The benchmark was curated from publicly available conversational mental health data, and the evaluation framework was designed to support reproducible auditing of LLM behavior in sensitive settings.

Find more information in the GitHub repository for the project and in the Hugging Face collection.

Dataset resources

You can access the datasets in the Hugging Face collection.

1. Mental Health Crisis Benchmark

The benchmark dataset contains 2,252 curated examples of mental-health-related user inputs, including a validation split of 206 examples and a test split of 2,046 examples. Each example is a user conversation excerpt represented as a sequence of turns and accompanied by metadata and crisis labels.

The normalized taxonomy includes the following categories:

  • no_crisis
  • anxiety_crisis
  • suicidal_ideation
  • self_harm
  • substance_abuse_or_withdrawal
  • risk_taking_behaviors
  • violent_thoughts

This resource is useful for:

  • benchmarking crisis-category classification,
  • comparing human and LLM label agreement,
  • linking benchmark examples to downstream response-generation experiments.
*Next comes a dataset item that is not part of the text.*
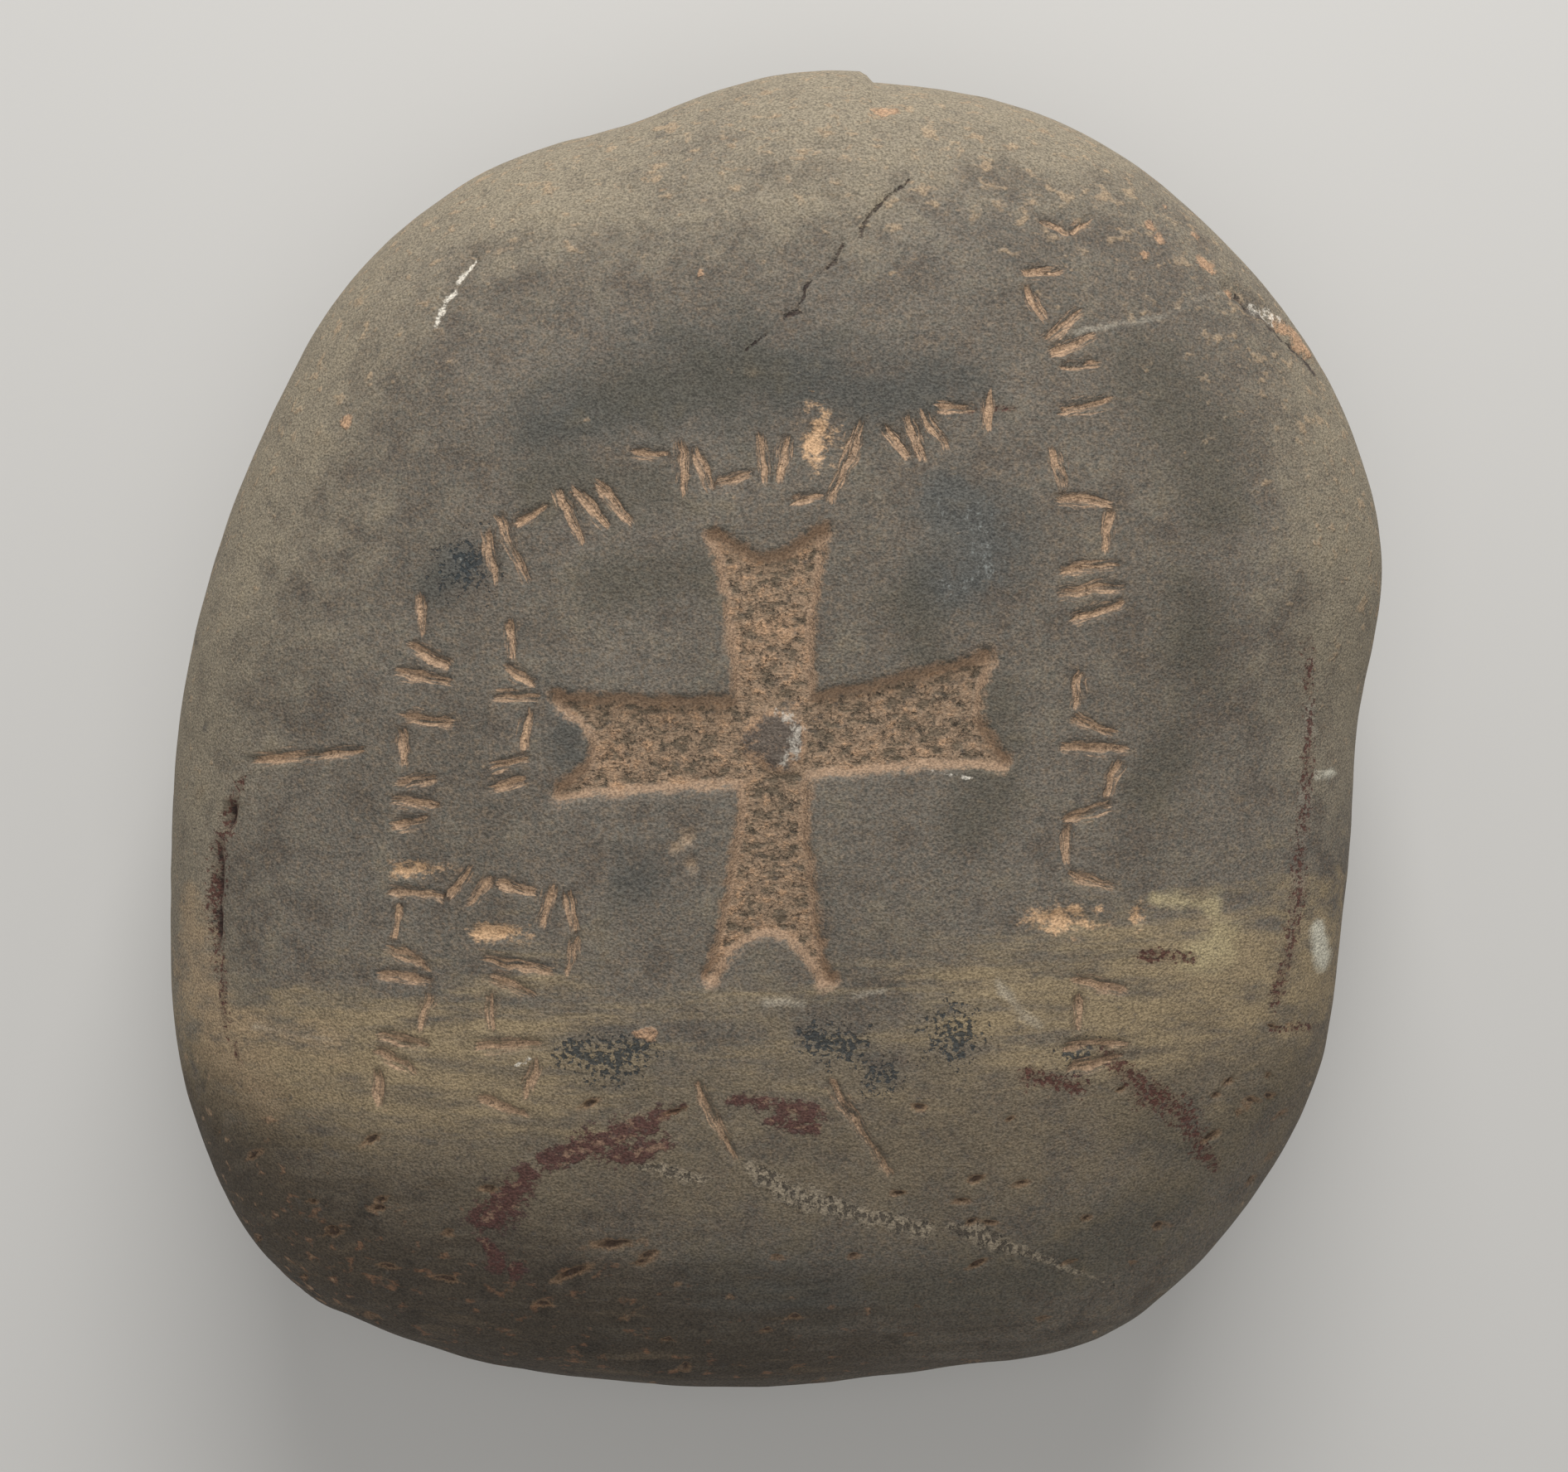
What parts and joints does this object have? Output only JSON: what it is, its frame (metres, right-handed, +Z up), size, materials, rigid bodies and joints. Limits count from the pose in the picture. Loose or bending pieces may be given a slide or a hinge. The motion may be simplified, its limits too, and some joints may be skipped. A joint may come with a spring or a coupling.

The benchmark is available on Hugging Face here.

Example benchmark entry

A benchmark item consists of:

  • an example_id,
  • the conversation turns,
  • a joined textual version of the conversation,
  • the split (validation or test),
  • source dataset metadata,
  • human and/or LLM labels depending on the subset.

This structure makes it straightforward to evaluate whether a model can correctly identify a potential crisis category from realistic user text.

2. Mental Health Crisis Responses and Evaluations

The second dataset contains model responses to benchmark examples, together with human appropriateness scores and LLM evaluator judgments. It enables analysis not only of whether a model detects a crisis, but whether it answers in a way that is appropriate, safe, and aligned with the user’s context.

The resource includes:

  • response tables aligned to benchmark example_ids,
  • anonymized human raw scores on the validation subset,
  • raw evaluator-model judgments,
  • merged evaluator outputs with aggregate statistics,
  • sampled review subsets for agreement analysis.

This dataset is useful for:

  • auditing LLM responses to crisis-related conversations,
  • studying safety and appropriateness at response level,
  • comparing evaluator models,
  • reproducing the response-quality analyses in the paper.

The response/evaluation dataset is available on Hugging Face here.

Example response-level study

A typical analysis workflow can connect:

  1. a benchmark conversation,
  2. one or more model-generated responses,
  3. human appropriateness ratings,
  4. evaluator-model judgments.

This makes it possible to study patterns such as:

  • stronger performance on explicit crisis disclosures,
  • weaker handling of indirect or ambiguous signals,
  • formulaic but context-misaligned answers,
  • disagreement between model-based and human evaluation.

Reproducibility and structure

The GitHub repository documents the full data-processing and evaluation pipeline, including:

  • merging the source datasets,
  • sampling validation and test subsets,
  • LLM-based labeling,
  • human annotation,
  • response generation,
  • evaluator-based scoring,
  • agreement analysis.

The public Hugging Face releases make the data easier to load and analyze, while the GitHub repository provides the code and the original project structure required for reproducibility.

Intended use

These datasets are intended for research on:

  • crisis detection in conversational text,
  • safe LLM response generation,
  • human vs. LLM evaluator agreement,
  • benchmark-driven auditing of LLM behavior in mental health contexts.

They are not intended to be used as clinical guidance, direct therapeutic advice, or as a standalone decision system for real-world mental-health triage.

License and attribution

These datasets accompany the paper "Between Help and Harm: An Evaluation of Mental Health Crisis Handling by LLMs", JMIR Mental Health, 2026, by Adrián Arnaiz-Rodríguez, Miguel Baidal, Erik Derner, Jenn Layton Annable, Mark Ball, Mark Ince, Elvira Perez Vallejos and Nuria Oliver.

The datasets are shared under license CC BY-NC 4.0. Please cite the paper if you use the datasets, code, or derived resources in your research.